Circuit Judge Robert Herzfeld, like many others, are faced with the task to achieve justice in a safe way.
"For me, that means holding court over zoom, even if connectivity is an issue,” said Herzfeld.
From the Saline County Courthouse, now to his home office, since the COVID-19 outbreak began, Herzfeld has had more than 100 virtual hearings.
Though it's been a challenge, his court staff has adjusted.
"We've adapted to new ways of handling evidence and witnesses,” said Herzfeld.
But for jury trials, come even tougher challenges, according to Herzfeld.
In March, the Arkansas Supreme Court suspended in-person hearings and that suspension recently ended July 1, but Herzfeld said it's still not safe to head back to a full courtroom.
"If you have people packed in there, all breathing the same air over a period of hours, which is what we do in regular court, that is an extremely likely way to pass on the virus if someone has it,” said Herzfeld.
Now the question is, how do the courts safely hold in-person hearings while protecting constitutional rights?

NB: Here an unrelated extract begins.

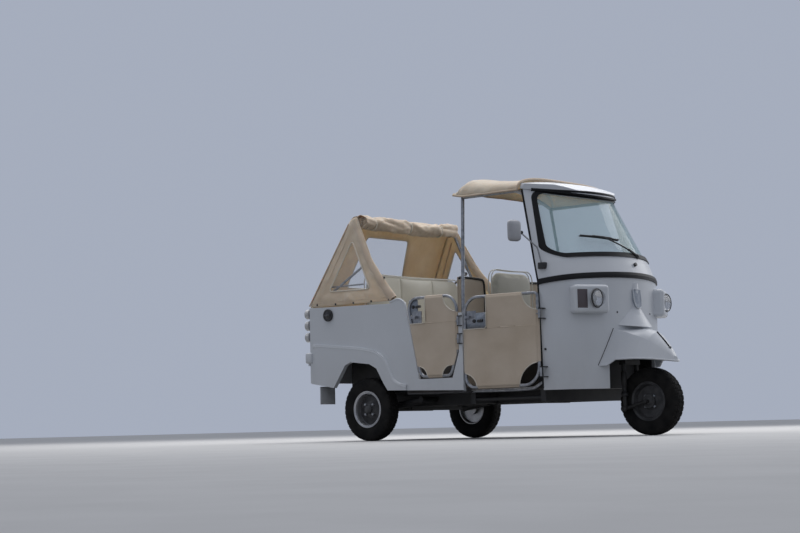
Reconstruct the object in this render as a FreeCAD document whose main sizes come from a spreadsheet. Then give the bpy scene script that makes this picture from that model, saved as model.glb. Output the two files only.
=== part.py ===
import FreeCAD, Part
import math
import os
from FreeCAD import Placement, Rotation, Vector

# Auto rickshaw with one steered front wheel, canvas doors and a folding rear hood.
# Millimetres. +X points forward, +Y to the vehicle's left, +Z up, ground at Z = 0.
# The origin lies on the ground under the middle of the object's box. The one mirror widens the
# right side, so the mid-plane of the vehicle itself is moved left by the size mirror_shift.

os.makedirs("parts", exist_ok=True)
doc = FreeCAD.newDocument("auto_rickshaw")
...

"If you have a witness wearing a mask in a criminal case, and you can't see their face, should they take their mask off, all these questions we are wrestling with,” said Herzfeld.
Many judges have turned to large event centers to achieve safety.
"Our plans are to use big screens in the event center like you would at a convention, use video technology, audio systems, to literally make sure voices will be heard."
The Arkansas Supreme Court through the chief justice’s leadership has provided thousands of dollars’ worth of PPE to the courts.